RogerP
Established Member
Remember a few years back the US courts awarding large damages to a chap who cut his fingers off when he'd stripped the saw of most of it's safety features? Well looks like the courts have come to their senses.
About 2 years after a Massachusetts jury awarded Carlos Osorio $1.5 million when he mangled his hand in an accident with a Ryobi tablesaw (a verdict that is still under appeal), an Illinois jury has found in favor of Ryobi and its parent company, One World Technologies, in a similar product-liability lawsuit.

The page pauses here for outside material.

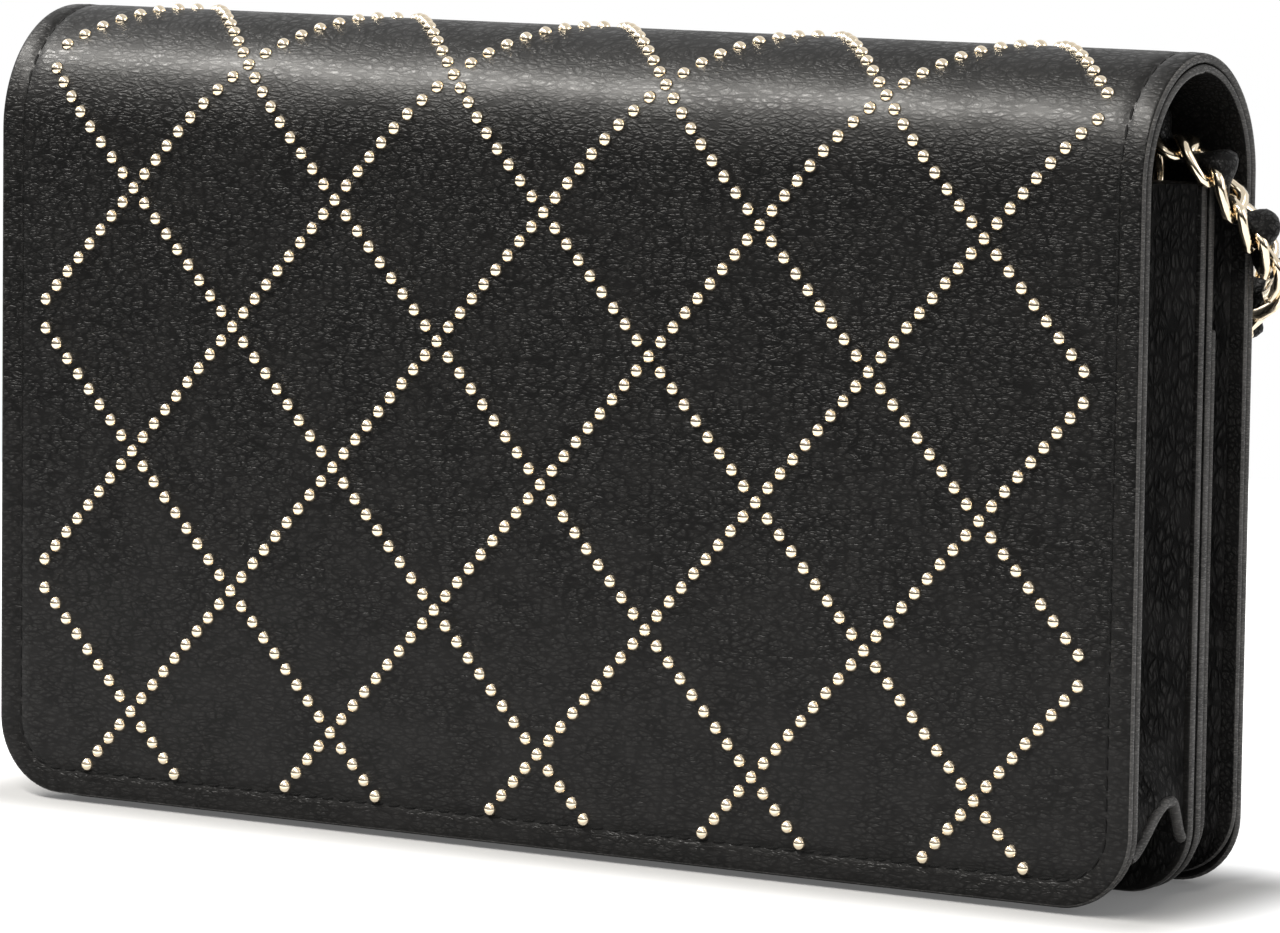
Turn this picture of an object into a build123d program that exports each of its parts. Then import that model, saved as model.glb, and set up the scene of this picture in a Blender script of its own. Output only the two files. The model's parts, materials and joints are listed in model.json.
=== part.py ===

In early May 2007, the suit’s plaintiff, Brandon Stollings, was using a Ryobi model BTS20R-1 table saw to cut a piece of laminate material when the piece “kicked back” at him, causing his left hand to make contact with the saw blade. Two fingers were severed and three were injured. Stollings filed suit, alleging three “design defects:” that the anti-kickback pawls were permanently attached to the blade splitter, so removing the splitter meant removing the pawls; that the blade guard provided with the saw clouds with sawdust, necessitating its removal to see the cut; and the saw lacks flesh-detecting technology that causes the blade to stop and/or drop away when skin touches the moving blade. Stollings admitted at his deposition that he had not read the warnings in the saw’s manual and that he understood the risks of removing the blade guard and cutting freehand.
We’re told the jury announced its verdict on Monday, August 6, but at this time, no case summary is available to give any insight into the jury’s verdict.